If I’m doing a grocery shop alone, I can’t be trusted not to buy some. Sometimes I bring some home. Sometimes it doesn’t make it.
Oh yeah, I like it cold too. I know I’m a monster.
You eat cold Chef Boyardee in the car before you even get home from the store?
Wtf dog
I’ve given up smoking, vaping, and recently caffeine. Leave me this one vice!
Before you gave those up did you smoke while eating car ravioli and keep a cup of burnt drip in the same hand as your cigarettes? From an observing perspective would that be better or worse than watching someone bone sober fuck up a cold can of soup?
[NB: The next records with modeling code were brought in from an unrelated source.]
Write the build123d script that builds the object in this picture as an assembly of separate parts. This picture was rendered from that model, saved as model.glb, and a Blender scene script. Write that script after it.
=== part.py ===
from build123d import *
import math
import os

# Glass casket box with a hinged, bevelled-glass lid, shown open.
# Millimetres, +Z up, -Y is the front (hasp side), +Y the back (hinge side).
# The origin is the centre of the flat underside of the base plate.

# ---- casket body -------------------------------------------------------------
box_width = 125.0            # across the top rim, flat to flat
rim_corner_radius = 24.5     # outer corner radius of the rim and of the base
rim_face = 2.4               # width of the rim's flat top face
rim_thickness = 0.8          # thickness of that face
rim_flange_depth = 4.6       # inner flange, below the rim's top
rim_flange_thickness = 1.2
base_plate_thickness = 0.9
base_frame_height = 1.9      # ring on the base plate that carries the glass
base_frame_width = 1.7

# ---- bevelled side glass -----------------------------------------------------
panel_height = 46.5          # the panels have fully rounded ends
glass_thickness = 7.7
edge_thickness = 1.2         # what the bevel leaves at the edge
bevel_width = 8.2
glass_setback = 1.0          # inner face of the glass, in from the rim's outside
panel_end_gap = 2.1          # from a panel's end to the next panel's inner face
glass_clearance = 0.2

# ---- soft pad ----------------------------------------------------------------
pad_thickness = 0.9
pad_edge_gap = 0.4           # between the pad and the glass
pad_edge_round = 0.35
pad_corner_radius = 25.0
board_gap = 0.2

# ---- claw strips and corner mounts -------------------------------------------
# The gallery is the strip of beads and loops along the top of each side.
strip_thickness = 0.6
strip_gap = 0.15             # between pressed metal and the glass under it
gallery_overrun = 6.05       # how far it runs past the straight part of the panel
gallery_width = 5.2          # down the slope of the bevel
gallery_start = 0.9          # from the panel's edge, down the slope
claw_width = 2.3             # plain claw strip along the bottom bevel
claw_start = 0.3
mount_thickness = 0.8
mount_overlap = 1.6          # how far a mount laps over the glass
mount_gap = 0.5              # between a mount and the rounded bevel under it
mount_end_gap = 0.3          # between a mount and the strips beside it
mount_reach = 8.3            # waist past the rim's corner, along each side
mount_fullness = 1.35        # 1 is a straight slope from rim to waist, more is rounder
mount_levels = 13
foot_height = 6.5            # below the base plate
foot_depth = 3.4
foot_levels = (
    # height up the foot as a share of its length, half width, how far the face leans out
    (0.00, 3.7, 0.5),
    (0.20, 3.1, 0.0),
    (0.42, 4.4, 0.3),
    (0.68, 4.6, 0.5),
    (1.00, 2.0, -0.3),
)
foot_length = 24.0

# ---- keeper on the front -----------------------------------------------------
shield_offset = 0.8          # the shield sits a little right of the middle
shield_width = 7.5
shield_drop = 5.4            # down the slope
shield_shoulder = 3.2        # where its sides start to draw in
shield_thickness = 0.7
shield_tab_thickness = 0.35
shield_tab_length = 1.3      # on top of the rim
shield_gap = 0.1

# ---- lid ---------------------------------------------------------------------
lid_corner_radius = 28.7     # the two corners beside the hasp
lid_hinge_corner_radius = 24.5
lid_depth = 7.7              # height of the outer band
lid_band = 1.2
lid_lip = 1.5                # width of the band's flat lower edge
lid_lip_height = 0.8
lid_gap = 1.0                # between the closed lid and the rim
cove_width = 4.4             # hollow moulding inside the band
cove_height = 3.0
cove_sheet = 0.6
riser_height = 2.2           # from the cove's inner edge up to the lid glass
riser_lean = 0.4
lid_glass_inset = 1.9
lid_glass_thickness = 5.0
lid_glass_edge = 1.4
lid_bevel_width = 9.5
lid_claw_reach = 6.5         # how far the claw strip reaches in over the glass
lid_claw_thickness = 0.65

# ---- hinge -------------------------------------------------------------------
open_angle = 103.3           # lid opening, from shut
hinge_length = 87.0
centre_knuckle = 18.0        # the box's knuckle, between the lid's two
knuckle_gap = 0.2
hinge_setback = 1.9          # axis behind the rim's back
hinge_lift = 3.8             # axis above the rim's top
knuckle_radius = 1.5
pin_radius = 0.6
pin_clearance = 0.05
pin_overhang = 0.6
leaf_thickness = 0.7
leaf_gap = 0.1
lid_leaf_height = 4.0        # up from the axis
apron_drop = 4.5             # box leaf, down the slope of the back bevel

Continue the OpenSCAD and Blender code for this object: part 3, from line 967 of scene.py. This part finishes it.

(Edit to add though congrats on being able to quit those! I’ve managed to be alcohol free for almost two years now shits tough. Had to ditch caffeine too I started feeling like I was going to have a heart attack any time I had some)
My coworkers look at me like I’m a monster for just grabbing a fork and eating the chef boyardee spaghetti and meatballs straight out of the can.
Well I think you’re my kind cat!
Dark brown sugar sandwiches. Yep fresh water bread. Butter thick. Dark brown sugar between. Yeah I’ll probably be having a heart attack any day now.
You forgot the cinnamon.
Wait wait wait. Ooh I’m so going to try this now.